Given data
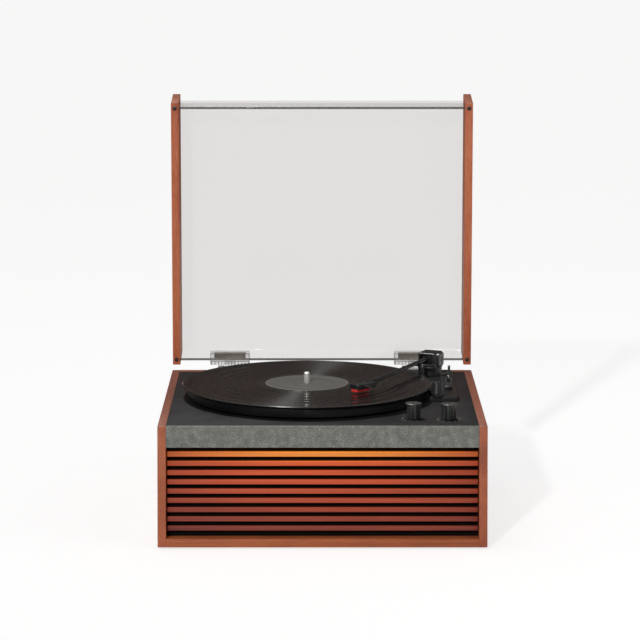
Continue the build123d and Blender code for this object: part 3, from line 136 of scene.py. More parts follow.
class Finish:
    """One material. Its nodes come from make, and surface joins them to one main shader."""

    def __init__(self, name):
        self.material = bpy.data.materials.new(name)
        self.material.use_nodes = True
        self.tree = self.material.node_tree
        self.tree.nodes.clear()
        self.output = self.tree.nodes.new("ShaderNodeOutputMaterial")

    def make(self, kind, settings=None, inputs=None, output=0):
        """A node of that kind: its settings first, then the values or links of its sockets."""
        node = self.tree.nodes.new(kind)
        for key, value in (settings or {}).items():
            if key == "stops":
                ramp = node.color_ramp
                while len(ramp.elements) < len(value):
                    ramp.elements.new(0.5)
                for element, (place, colour) in zip(ramp.elements, value):
                    element.position = place
                    element.color = (*colour, 1.0)
            else:
                setattr(node, key, value)
        for key, value in (inputs or {}).items():
            if isinstance(value, Flow):
                self.tree.links.new(value.socket, node.inputs[key])
            else:
                node.inputs[key].default_value = value
        return Flow(self, node.outputs[output])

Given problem
Extract all of the data above without altering anything.

Solved problem
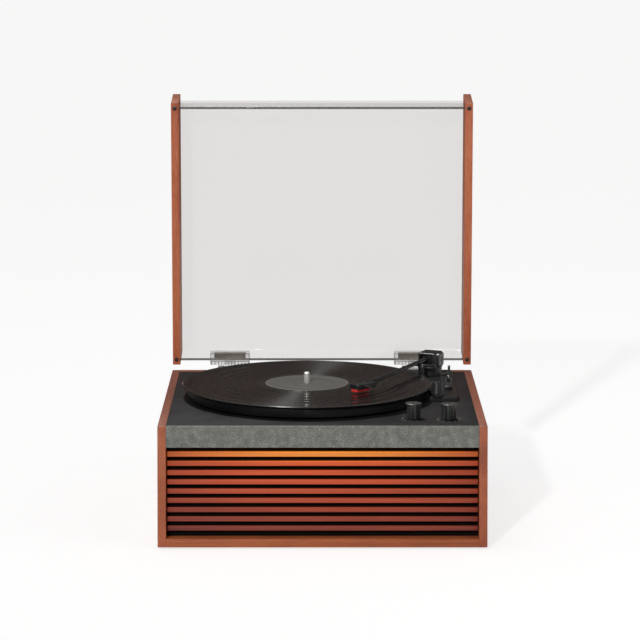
Continue the build123d and Blender code for this object: part 3, from line 136 of scene.py. More parts follow.
class Finish:
    """One material. Its nodes come from make, and surface joins them to one main shader."""

    def __init__(self, name):
        self.material = bpy.data.materials.new(name)
        self.material.use_nodes = True
        self.tree = self.material.node_tree
        self.tree.nodes.clear()
        self.output = self.tree.nodes.new("ShaderNodeOutputMaterial")

    def make(self, kind, settings=None, inputs=None, output=0):
        """A node of that kind: its settings first, then the values or links of its sockets."""
        node = self.tree.nodes.new(kind)
        for key, value in (settings or {}).items():
            if key == "stops":
                ramp = node.color_ramp
                while len(ramp.elements) < len(value):
                    ramp.elements.new(0.5)
                for element, (place, colour) in zip(ramp.elements, value):
                    element.position = place
                    element.color = (*colour, 1.0)
            else:
                setattr(node, key, value)
        for key, value in (inputs or {}).items():
            if isinstance(value, Flow):
                self.tree.links.new(value.socket, node.inputs[key])
            else:
                node.inputs[key].default_value = value
        return Flow(self, node.outputs[output])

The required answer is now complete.